NATO membership used to be motivated by a shared fear, however exploited, of a so-called “Soviet/communist threat” which made joining the military bloc a seemingly “natural” decision for the countries that did so during the Old Cold War. The US certainly pressured many of them behind the scenes, however, and it also exploited their membership for clandestine purposes such as embedding Gladio squads into their societies. The Soviet dissolution of 1991 removed the very reason for NATO’s existence, yet the organization survived and has been progressively reinventing itself throughout the subsequent two and a half decades.
At this point in time, it still functions as an anti-Russian alliance after the recent Western-initiated provocations of the New Cold War, but it’s also taken on so-called “anti-terrorist” functions by becoming what de-facto amounts to a recruitment center for American-backed mercenaries. Tiny European states that would otherwise have no interests in far-away battlefields such as Afghanistan have contributed a comparatively significant amount of their troops to this and other conflicts in order to advance America’s grand strategic interests, the success of which they’re told they also have a stake in.
The interim period between the Old and New Cold Wars from the 1990s until the early 2010s was marked by the rapid expansion of NATO eastward towards Russia’s borders as the bloc sought to partially rebrand itself as an “unquestionable” “rite of passage” for the EU-aspiring former communist countries of the former Warsaw Treaty. This was never anything more than an excuse for preparing the geopolitical ground in advance of the preplanned New Cold War, during which time the US would already have freedom of military operability all throughout Central and Eastern Europe up to the Russian frontier.

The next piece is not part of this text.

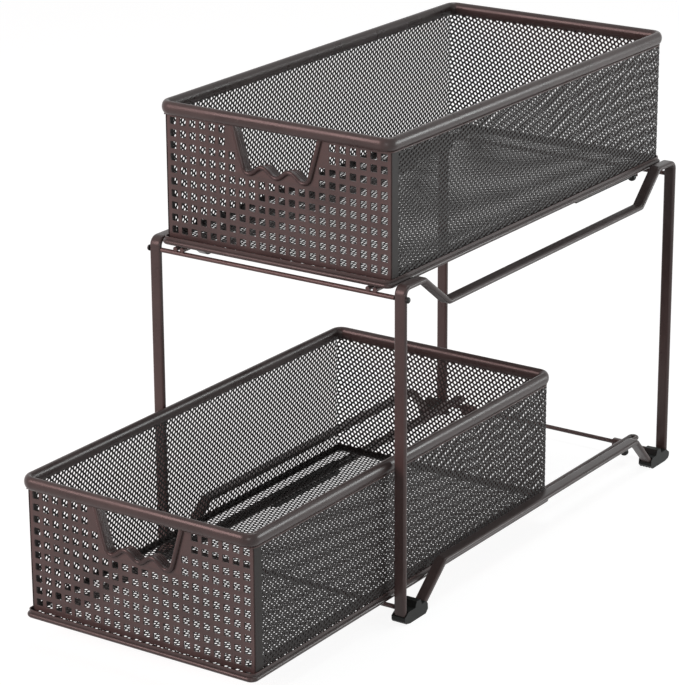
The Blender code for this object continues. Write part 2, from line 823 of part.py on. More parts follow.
def make_caps(end, y, z, root, pieces):
    """The round caps outside the legs, over the ends of the rod."""
    radius = CAP_DIAMETER / 2
    crown_radius, crown_height = CAP_CROWN_SHARES
    profile = [
        (0, CAP_HEIGHT),
        (radius * crown_radius, CAP_HEIGHT * crown_height),
        (radius, CAP_HEIGHT * CAP_EDGE_SHARE),
        (radius, 0),
        (0, 0),
    ]
    for side, sign in (("left", -1), ("right", 1)):
        cap = turned(f"{end}_{side}_rod_cap", profile, root, pieces)
        x = sign * (frame_offset + STRIP_WIDTH / 2 + SEAT_GAP)
        cap.matrix_basis = Matrix.Translation((x, y, z)) @ Matrix.Rotation(sign * math.pi / 2, 4, "Y")
        black_plastic(cap)


def track_path(rear):
    """One track seen from above: forward, round the hairpin at the back and forward again."""
    half = TRACK_PITCH / 2
    front = front_leg - TRACK_FRONT_OVERHANG
    path = [(half, front)]
    for step in range(HAIRPIN_STEPS + 1):
        angle = math.pi * step / HAIRPIN_STEPS
        path.append((half * math.cos(angle), rear - half + half * math.sin(angle)))
    path.append((-half, front))
    return path


def bracket_path():
    """The bracket's section: it hangs in front of the rear rod and hooks over it."""
    reach = ROD_DIAMETER / 2 + SEAT_GAP + BRACKET_THICKNESS / 2
    corners = [(-reach, -BRACKET_DROP), (-reach, reach), (reach, reach), (reach, 0)]
    return filleted(corners, BRACKET_BEND_RADIUS, SMALL_BEND_STEPS)


def make_tier_rails(tier, rim_height, rear_rod_y, tail, root, pieces):
    """The two tracks of one tier, with the bracket on the rear rod and the stop under each."""
    rod_z = rim_height + rod_centre - REAR_ROD_DROP
    rear_end = rear_rod_y + tail
    radius = STOP_DIAMETER / 2
    neck = STOP_NECK_DIAMETER / 2
    stop_profile = [
        (0, STOP_LENGTH),
        (radius * STOP_FACE_SHARE, STOP_LENGTH),
        (radius, STOP_LENGTH - radius * (1 - STOP_FACE_SHARE)),
        (radius, STOP_NECK_LENGTH),
        (neck, STOP_NECK_LENGTH),
        (neck, 0),
        (0, 0),
    ]
    for side, sign in (("left", -1), ("right", 1)):
        x = sign * track_offset
        points = [
            (x + across, y, rim_height + track_centre) for across, y in track_path(rear_end)
        ]
        bronze(tube(f"{tier}_{side}_track", points, TRACK_WIRE_DIAMETER, root, pieces))
        bracket = ribbon(
            f"{tier}_{side}_bracket", bracket_path(), BRACKET_THICKNESS, BRACKET_WIDTH, root, pieces
        )
        outer_edge = track_offset - TRACK_PITCH / 2 - TRACK_WIRE_DIAMETER / 2 - SEAT_GAP
        bracket_x = sign * (outer_edge - BRACKET_WIDTH / 2)
        bronze(sideways(bracket, (bracket_x, rear_rod_y, rod_z)))
        stop = turned(f"{tier}_{side}_stop", stop_profile, root, pieces)
        stop_x = sign * (track_offset + TRACK_PITCH / 2)
        stop_z = rim_height + track_bottom - SEAT_GAP - radius
        face_front = Matrix.Rotation(math.pi / 2, 4, "X")
        stop.matrix_basis = Matrix.Translation((stop_x, stop_rear, stop_z)) @ face_front
        black_plastic(stop)


def make_rods(root, pieces):
    """The front rods carry the tracks' ends, and the rear rods lie lower, in the brackets."""
    to_strip = frame_offset - STRIP_WIDTH / 2 - SEAT_GAP
    to_foot = frame_offset - FOOT_WIDTH / 2 - SEAT_GAP
    upper_rear_height = upper_rod_height - REAR_ROD_DROP
    lower_rear_height = LOWER_ROD_HEIGHT - REAR_ROD_DROP
    make_rod("upper_front_rod", front_leg, upper_rod_height, to_strip, root, pieces)
    make_rod("upper_rear_rod", rear_leg, upper_rear_height, to_strip, root, pieces)
    make_rod("lower_front_rod", front_leg, LOWER_ROD_HEIGHT, to_strip, root, pieces)
    make_rod("lower_rear_rod", lower_rear_rod, lower_rear_height, to_foot, root, pieces)
    make_caps("front", front_leg, upper_rod_height, root, pieces)


def make_frame(root, strip_profile, pieces, cutters):
    for side, sign in (("left", -1), ("right", 1)):
        make_side(side, sign, root, strip_profile, pieces, cutters)
    make_rods(root, pieces)
    make_tier_rails("upper", upper_rim_height, rear_leg, UPPER_TRACK_TAIL, root, pieces)
    make_tier_rails("lower", lower_rim_height, lower_rear_rod, LOWER_TRACK_TAIL, root, pieces)


def main():
    clear_scene()
    pieces = new_collection("two_tier_organizer")
    cutters = new_collection("cutters")
    strip_profile = flat_oval_section(cutters)
    profiles = {
        "rim": rim_section(cutters),
        "base": base_section(cutters),
        "trim": trim_section(cutters),
    }
    root = add_object("frame_origin", None, None, pieces, (0, -middle_of_depth, 0))
    upper_slide = add_object("upper_slide", None, root, pieces, (0, 0, upper_rim_height))
    lower_place = (0, -LOWER_BASKET_PULLED, lower_rim_height)
    lower_slide = add_object("lower_slide", None, root, pieces, lower_place)
    make_frame(root, strip_profile, pieces, cutters)
    make_basket("upper", upper_slide, profiles, pieces, cutters)
    make_basket("lower", lower_slide, profiles, pieces, cutters)


main()
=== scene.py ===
"""Looks of the two-tier sliding basket organizer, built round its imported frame. Metres, +Z up.

Basket pieces are drawn from the middle of the rim's front edge, and frame pieces where their CAD
nodes are.
"""

import json
import math

import bmesh
import bpy
from mathutils import Matrix, Vector

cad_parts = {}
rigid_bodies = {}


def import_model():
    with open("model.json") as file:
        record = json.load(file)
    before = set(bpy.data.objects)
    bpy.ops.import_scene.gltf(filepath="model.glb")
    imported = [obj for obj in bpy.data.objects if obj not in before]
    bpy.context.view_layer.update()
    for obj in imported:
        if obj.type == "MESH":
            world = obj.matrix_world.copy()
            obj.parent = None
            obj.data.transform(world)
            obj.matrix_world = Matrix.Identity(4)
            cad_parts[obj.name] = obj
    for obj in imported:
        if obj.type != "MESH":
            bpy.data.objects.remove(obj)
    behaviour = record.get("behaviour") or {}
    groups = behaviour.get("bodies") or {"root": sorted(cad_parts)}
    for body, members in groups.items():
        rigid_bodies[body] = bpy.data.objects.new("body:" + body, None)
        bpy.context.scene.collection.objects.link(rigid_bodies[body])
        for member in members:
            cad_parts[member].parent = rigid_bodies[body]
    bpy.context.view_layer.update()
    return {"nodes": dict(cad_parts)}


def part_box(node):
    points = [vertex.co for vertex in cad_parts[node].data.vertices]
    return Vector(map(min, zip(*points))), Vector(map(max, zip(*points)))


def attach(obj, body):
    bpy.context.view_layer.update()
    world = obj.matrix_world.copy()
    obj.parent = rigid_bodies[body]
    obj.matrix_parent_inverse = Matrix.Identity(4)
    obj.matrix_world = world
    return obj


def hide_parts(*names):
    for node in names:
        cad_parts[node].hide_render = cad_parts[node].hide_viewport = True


# Basket sizes, as in the part's source
BASKET_WIDTH = 0.200
BASKET_DEPTH = 0.400
HALF_WIDTH = BASKET_WIDTH / 2
CORNER_RADIUS = 0.0073
WALL_CORNER_RADIUS = 0.0030
RIM_DIAMETER = 0.0070
BASE_WIRE_CENTRE = -0.1052
BASE_WIRE_DIAMETER = 0.0040
BASE_WIRE_OUTSET = 0.0013

# How far the rim's oval reaches below its centre line, and the hems under it and on the base wire
ROLL_FOOT = 0.0069
RIM_HEM_TOP = -0.0066
RIM_HEM_DROP = 0.0010
RIM_HEM_OUTSET = 0.0006
RIM_HEM_WIDTH = 0.0014
RIM_HEM_CHAMFER = 0.0004
BASE_HEM_TOP = -0.1010
BASE_HEM_THICKNESS = 0.0008

# Punched plate and its handle opening
PLATE_FRONT = 0.0038
PLATE_THICKNESS = 0.0012
PLATE_TOP = -0.0010
PLATE_SHOULDER = -0.0070
PLATE_BOTTOM = -0.1034
PLATE_HALF = 0.0993
PLATE_EDGE_BEVEL = 0.00015
HOLE_COLUMNS = 22
HOLE_ROWS = 10
HOLE_PITCH_X = 0.00892
HOLE_PITCH_Z = 0.00932
HOLE_SIDE = 0.0056
HOLE_CORNER = 0.0007
FIRST_ROW_DROP = 0.0123
HOLE_CLEARANCE = 0.0008
HANDLE_TOP_HALF = 0.0395
HANDLE_TOP_DROP = 0.0045
HANDLE_FOOT_HALF = 0.02860
HANDLE_DEPTH = 0.0420
HANDLE_WAVE_LENGTH = 0.0243
HANDLE_WAVE_HEIGHT = 0.0062
HANDLE_CORNER_RADIUS = 0.00585
BEAD_DIAMETER = 0.0037
BEAD_FORWARD = 0.0012
TRIM_GAP = 0.0003

# Folded sheet behind the handle's bead: where its ridges are, and near its end the distance from
# the end with what is added to each side there
LINING_DEPTH = 0.0074
LINING_THICKNESS = 0.0009
LINING_RIDGES = (0.0032, 0.0052)
LINING_RIDGE_SIZE = 0.0003
LINING_END = ((0.0009, 0.0), (0.0006, 0.0003), (0.0002, 0.0003), (0.0, 0.0))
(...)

With most of Europe under America’s military control through NATO, it makes many people wonder why the organization is so vehement to see the tiny landlocked country of the Republic of Macedonia – which has a comparatively insignificant military as it is – join the bloc that around a dozen high-level state and military representatives travelled there last month to endorse the “name change” referendum that would subsequently facilitate its rapid entry into the group. Expanding just for the sake of it is one of the most popular explanations, but there’s actually a bit more to it, too.
A lot of commentators like to remark that Macedonia’s membership in NATO would complete the military encirclement of nominally non-aligned Serbia, though that’s a fallacious point because Russia’s top Balkan partner is already practically surrounded as it is and Macedonia isn’t going to make any relevant difference in this respect. The real reason is that NATO needs to regularly experiment with meddling in societies, and there’s no easier target than aspiring members like Macedonia. Perception management, infowars, and other forms of Hybrid Warfare are becoming just as important for the bloc’s operations as conventional war games.
NATO is merely projecting itself onto Russia whenever it accuses Moscow of these activities because it’s looking to frame its rival for any and all evidence that can be procured of it doing these very same things itself, which is becoming increasingly common to learn about in today’s interconnected information age because of social and alternative media. Another difference between the past decades and now is that Macedonia is a very special case seeing as how changing its name – and consequently, very identity – is a prerequisite for joining because of Greece’s long-lasting objections, meaning that the parliament couldn’t be bribed or intimidated like in other cases.
A referendum had to take place to change the constitutional name of the country, meaning that at least the superficial motions of democracy had to occur even though the results were never meant to be respected, but were instead manipulated by NATO as “proof” of the country’s desire to change their name even though the vote didn’t meet the minimum turnout as mandated by Macedonia’s own constitution to be legal. In their haste to manipulate society and experiment with Hybrid Warfare on their hoped-for newest member, NATO’s perception managers overlooked just how obvious their actions had become.
Inadvertently, NATO drew attention to its anti-democratic expansion between the two Cold Wars by behaving so arrogantly after the failed Macedonian referendum. The bloc has no practical reason to admit Macedonia other than to send a message to Russia, Serbia, and even its own fellow members about its continued “relevancy”, but getting the country to join is a good Hybrid Warfare exercise for training NATO’s information warriors. It could also lead to the recruitment of more de-facto mercenaries to contribute to fighting the US’ wars abroad. Either way, the main takeaway is that NATO clumsily overstepped in Macedonia and ended up showing its Hybrid War and anti-democratic hand.